Francesco Provenzale

Uit Wikipedia, de vrije encyclopedie

Francesco Provenzale (Napels, omstreeks 1624 - 1704) was een Italiaans barokcomponist en muziekleraar.

Biografie[bewerken | brontekst bewerken]

Over het leven van Francesco Provenzale is voor het jaar 1658 zeer weinig bekend. Door diverse bronnen wordt aangenomen dat hij is geboren in 1624. Het jaar dat van Provenzale daadwerkelijk iets bekend is is het jaar 1654, het jaar waarin zijn opera Teseo werd uitgevoerd in Napels. Tijdens zijn leven heeft hij zich vooral gericht op het geven van muziekonderwijs, maar hij heeft een plaatsje in de geschiedenis als de eerste Napolitaanse operacomponist.

Voor Teseo heeft hij nog minstens twee andere opera's geschreven. In datzelfde jaar (1654) werd een opera genaamd Il Ciro, zonder twijfel door Provenzale gecomponeerd, uitgevoerd in Venetië aan het Teatro Santi Giovanni e Paolo. Het opmerkelijke aan deze opera was dat een deel van de muziek werd gecomponeerd door Francesco Cavalli; er is geen andere opera bekend voor deze datum die gezamenlijk is gecomponeerd in Venetië.

Tussen het componeren van opera's en het geven van onderwijs door leidde Provenzale een comfortabel leven. In 1660 trouwde hij met Chiara Basile en in het voorjaar van 1663 werd hij maestro van het Conservatorio di S Maria di Loreto, waar hij zeker twee jaar heeft gewerkt. Vanaf het jaar 1663, totdat de leeftijd zijn tol begon te eisen, was zijn leven een succesverhaal. Zijn werken werden vaak uitgevoerd in Napels, en naarmate zijn reputatie groeide, stroomde het geld binnen en groeide het aantal studenten. Maar hoewel hij als maestro in tal van instellingen werkte, bereikte hij nooit de hoogste positie van hoofd-maestro. In zijn laatste jaren werd hij nog plaatsvervanger van Alessandro Scarlatti, en in 1704 was hij maestro van de koninklijke kapel, maar dat was slechts enkele dagen voor zijn dood. De vacante positie werd ingenomen door Gaetano Veneziano, zijn beste student.

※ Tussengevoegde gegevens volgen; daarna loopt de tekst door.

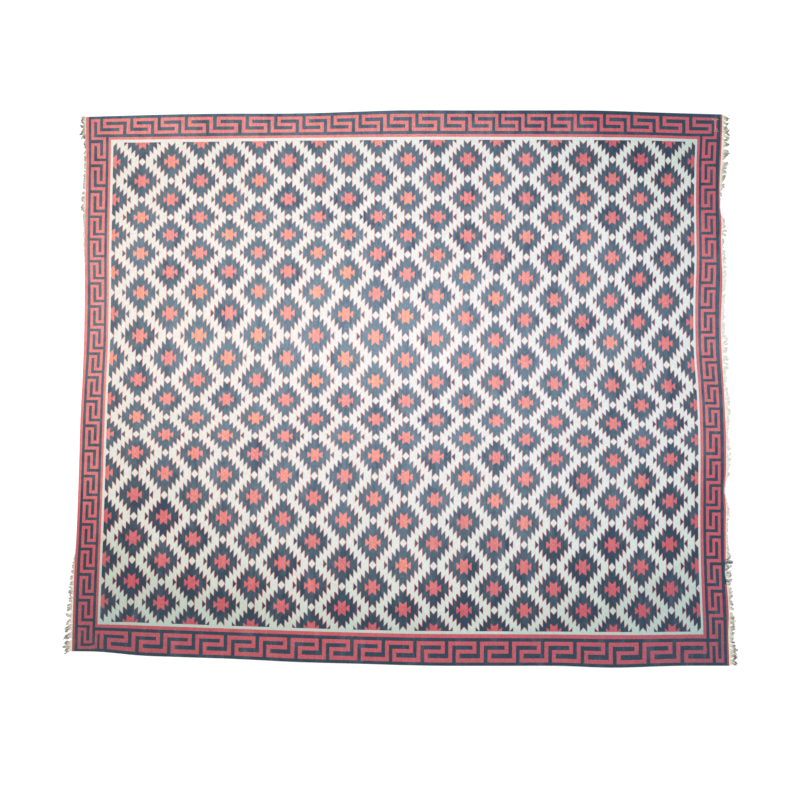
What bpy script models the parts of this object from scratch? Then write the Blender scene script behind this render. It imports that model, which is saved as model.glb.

Werken[bewerken | brontekst bewerken]

Van het werk van Provenzale is niet veel overgebleven. De opera's die bewaard zijn gebleven zijn Il Schiavo di sua moglie, La Stellidaura vendicante, het heilige melodrama La Colomba ferita (beschouwd als zijn beste stuk, over het leven van de heilige Rosalia), en tal van heilige werken. De kwaliteiten van de Italiaanse vocale stijl, waar emotie en pijn bezongen worden, zijn volgens sommigen nergens beter geïllustreerd dan in de lange melodische lijnen en expressieve chromatische harmonieën van de aria Lasciatemi morir ("Laat mij sterven"), uit zijn opera Il Schiavo di sua moglie.